Dans la répartition territoriale des fonctionnaires, Conakry déborde avec plus de 80% des agents alors que l’accès au service public est plus criant à l’intérieur du pays. Tenez, sur les 13 000 policiers que compte la Guinée en 2018, 11 000 étaient entassés à Conakry. Leur travail ? Fuir les bandits, arnaquer les paisibles citoyens et abattre les manifestants de l’opposition ou de la société civile.

Il en de même pour les fonctionnaires civils dont certains font tout pour rester à Conakry, la « capitale. » L’intérieur, c’est l’enfer pour eux. Ils n’en veulent pas. Et à juste raison. Cette partie de la Guinée qui fait 98% du territoire national manque de tout. Hormis quelques villes desservies par l’électricité et quelques kilomètres de bitumes, le reste ne dispose d’aucun service social de base de qualité.

Quand un fonctionnaire y est affecté de Conakry, c’est généralement une rétrogradation ou une sanction. Du coup, tout le monde s’arrange pour rester ici au bord de la mer. Le service public relève d’un véritable parcours de combattant. D’abord, par son inaccessibilité et par la suite, par la piètre qualité du travail rendu sans oublier la corruption qui gangrène tout son système de fonctionnement.

L’Etat guinéen est l’un rare au monde à ne pas maitriser le nombre exact des agents qu’il rémunère grâce au contribuable. Le laxisme qui le caractérise l’empêche d’arriver au bout de beaucoup des réformes essentielles à la survie même de la nation. C’est ainsi qu’à coup de milliards de nos francs, il a acheté des appareils pour enregistrer électroniquement les arrivées et les départs des fonctionnaires au bureau.

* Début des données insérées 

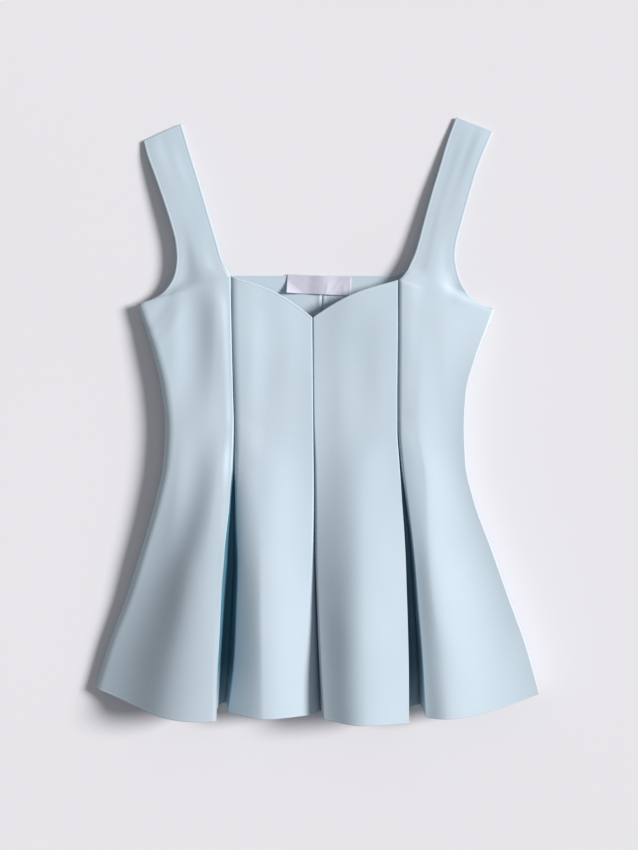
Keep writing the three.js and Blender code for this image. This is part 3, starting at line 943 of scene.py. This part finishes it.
centre_front_left = shell(
    "left_centre_front", centre_left_rows, centre_front_seams(centre_left_rows),
    left_centre_creases, folds=(1, 0.4),
)
cloth_piece(centre_front_left, "centre_front_left")
stitches("left_centre_front_hem_stitches", hem_line("left_centre_front", centre_left_rows), 2)

# Right centre front, in the same crepe, cut and sewn as the left one. Towards the hem its edge
# stands above the centre seam, and its other side stands over the right inverted fold.
right_princess_seam = table(
    "y x z",
    (-306, 109.8, 2.4),
    (-248.4, 107, 3.8),
    (-194.9, 103, 7),
    (-141.6, 99, 11.5),
    (-88.7, 92.9, 16),
    (-46.6, 87.4, 19),
    (-15.2, 84.9, 20),
    (26.6, 84.8, 20),
    (78.9, 85.2, 19),
    (141.8, 85.7, 14.5),
)
right_fold_inside = table(
    "y round wall lean tilt under reach",
    (-306, 0.8, 43.5, 14, 0.16, 6, 0.4),
    (-248, 0.8, 40.5, 11.5, 0.16, 6, 0.4),
    (-195, 0.8, 32.5, 8.6, 0.16, 5, 0.4),
    (-142, 0.8, 23, 6.2, 0.14, 4, 0.4),
    (-89, 0.9, 13, 3.2, 0.1, 3, 0.4),
    (-40, 1.2, 5, 0.5, 0.06, 1, 0.4),
    (0, 1.3, 2.4, 0, 0.04, 0, 0.47),
)
centre_fold_right = table(
    "y round wall lean tilt under reach",
    (-308, 2, 22, 1, 0.34, 1, 0.42),
    (-268, 2, 19.5, 1, 0.34, 1, 0.42),
    (-205, 2, 12.5, 0.5, 0.34, 1, 0.42),
    (-142, 2.5, 7, 0, 0.3, 0, 0.4),
    (-60, 3, 2.4, 0, 0.08, 0, 0.47),
    (-10, 1.6, 1.4, 0, 0, 0, 0.47),
)
right_centre_ridge = table(
    "y x z dip bow left right",
    (-307, 48, 53, 0.22, 0, 0.4, 0.2),
    (-240, 47, 50.5, 0.17, 0, 0.4, 0.2),
    (-180, 46, 44, 0.1, 0, 0.35, 0.2),
    (-120, 45, 36.5, 0.04, 0, 0.3, 0.2),
    (-60, 43, 28.6, 0, 0, 0.35, 0.3),
    (-13, 40, 23.6, 0, 0, 0.47, 0.47),
    (50, 40, 22, 0, 1.5, 0.47, 0.47),
    (122, 41, 18.6, 0, 6, 0.47, 0.47),
)
right_centre_creases = table(
    "x y angle length width bend height",
    (44, 40, 95, 80, 24, -2, -0.4),
)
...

Aujourd’hui, bon nombre de ces appareils sont inutilisables parce que l’entretien technique n’a pas suivi. Alors qu’Alpha Condé arrête sa promenade de santé et aille se consacrer à l’essentiel. Comme le dit un rapport d’experts de la Banque Mondiale venus auditer la fonction publique, ‘’en Guinée, l’Etat fait semblant de payer les fonctionnaires et ceux-ci font semblant de travailler’’.